From the listing below, extract every line in which the word "frame" appears.

### Material:
>> BEGIN

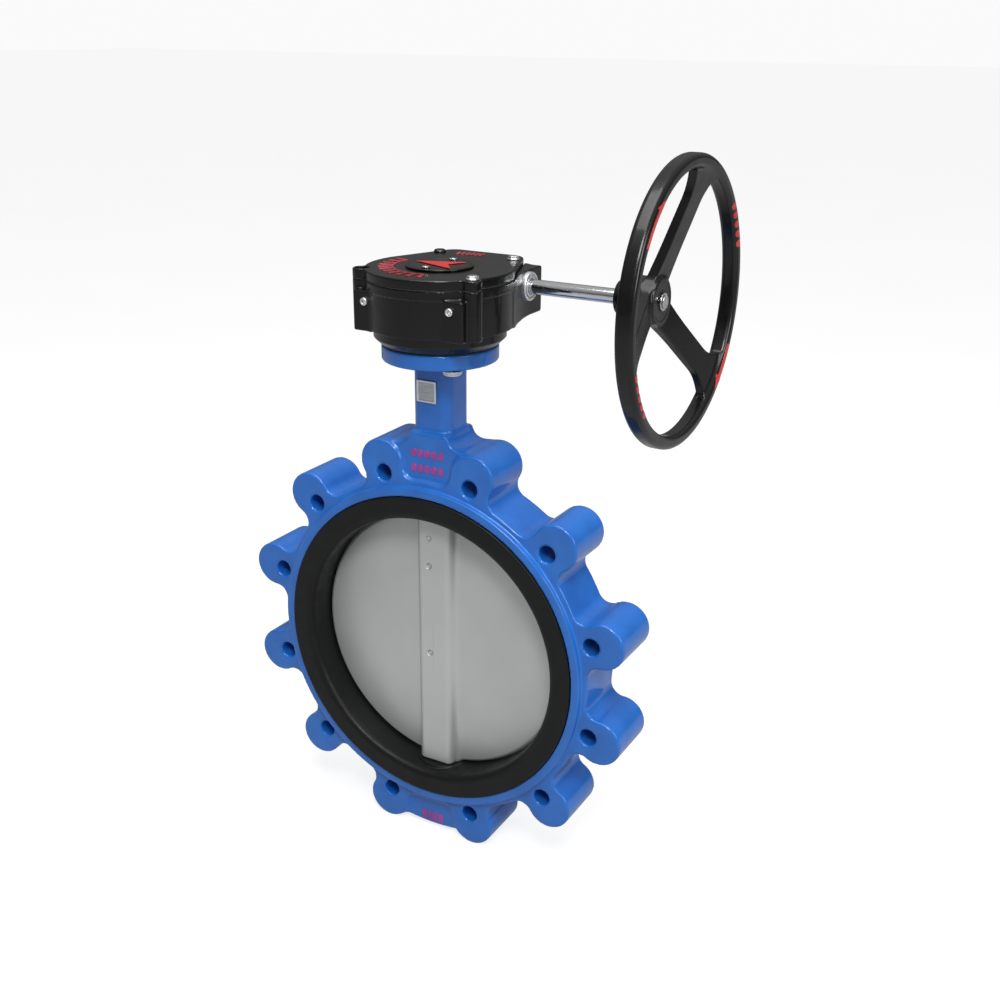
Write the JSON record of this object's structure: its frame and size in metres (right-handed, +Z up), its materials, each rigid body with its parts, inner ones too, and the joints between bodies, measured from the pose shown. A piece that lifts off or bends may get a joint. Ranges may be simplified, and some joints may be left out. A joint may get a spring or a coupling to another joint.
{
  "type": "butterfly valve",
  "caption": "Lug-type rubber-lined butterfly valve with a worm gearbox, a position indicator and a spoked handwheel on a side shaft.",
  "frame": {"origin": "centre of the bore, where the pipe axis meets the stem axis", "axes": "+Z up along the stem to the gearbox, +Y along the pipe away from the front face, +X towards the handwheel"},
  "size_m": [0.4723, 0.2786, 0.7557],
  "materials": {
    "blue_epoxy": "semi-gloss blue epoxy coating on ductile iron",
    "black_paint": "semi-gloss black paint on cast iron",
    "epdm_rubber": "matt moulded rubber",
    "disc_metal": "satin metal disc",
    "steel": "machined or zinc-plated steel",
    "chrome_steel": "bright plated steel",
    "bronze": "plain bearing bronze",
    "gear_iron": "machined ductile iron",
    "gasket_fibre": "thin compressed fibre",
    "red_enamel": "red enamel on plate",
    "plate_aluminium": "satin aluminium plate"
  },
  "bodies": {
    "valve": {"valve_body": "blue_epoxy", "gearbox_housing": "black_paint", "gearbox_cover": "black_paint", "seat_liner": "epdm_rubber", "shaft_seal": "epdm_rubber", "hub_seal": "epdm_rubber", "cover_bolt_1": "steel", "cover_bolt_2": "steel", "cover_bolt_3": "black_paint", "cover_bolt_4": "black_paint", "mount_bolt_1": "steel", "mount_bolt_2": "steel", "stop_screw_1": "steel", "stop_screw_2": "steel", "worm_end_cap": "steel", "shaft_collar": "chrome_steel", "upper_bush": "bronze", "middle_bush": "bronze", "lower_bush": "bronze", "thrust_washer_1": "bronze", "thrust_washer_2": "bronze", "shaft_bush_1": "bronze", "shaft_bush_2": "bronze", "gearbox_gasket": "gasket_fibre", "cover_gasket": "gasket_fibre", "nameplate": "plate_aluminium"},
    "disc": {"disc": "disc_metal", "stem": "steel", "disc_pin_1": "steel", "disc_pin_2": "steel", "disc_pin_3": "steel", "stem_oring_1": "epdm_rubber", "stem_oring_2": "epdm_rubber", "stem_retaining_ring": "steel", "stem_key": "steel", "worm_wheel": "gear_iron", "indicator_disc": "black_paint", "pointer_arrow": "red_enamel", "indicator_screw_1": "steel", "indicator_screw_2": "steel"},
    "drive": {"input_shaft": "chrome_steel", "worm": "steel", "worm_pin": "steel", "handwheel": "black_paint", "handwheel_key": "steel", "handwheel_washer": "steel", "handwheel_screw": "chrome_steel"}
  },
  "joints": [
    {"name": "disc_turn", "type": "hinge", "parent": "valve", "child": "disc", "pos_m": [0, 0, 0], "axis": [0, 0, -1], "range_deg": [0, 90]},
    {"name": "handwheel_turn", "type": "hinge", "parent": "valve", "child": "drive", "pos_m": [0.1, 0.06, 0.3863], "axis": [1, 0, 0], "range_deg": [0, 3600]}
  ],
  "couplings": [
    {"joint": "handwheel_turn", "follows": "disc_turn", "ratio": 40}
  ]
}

>> END

### Output:
Write the JSON record of this object's structure: its frame and size in metres (right-handed, +Z up), its materials, each rigid body with its parts, inner ones too, and the joints between bodies, measured from the pose shown. A piece that lifts off or bends may get a joint. Ranges may be simplified, and some joints may be left out. A joint may get a spring or a coupling to another joint.
  "frame": {"origin": "centre of the bore, where the pipe axis meets the stem axis", "axes": "+Z up along the stem to the gearbox, +Y along the pipe away from the front face, +X towards the handwheel"},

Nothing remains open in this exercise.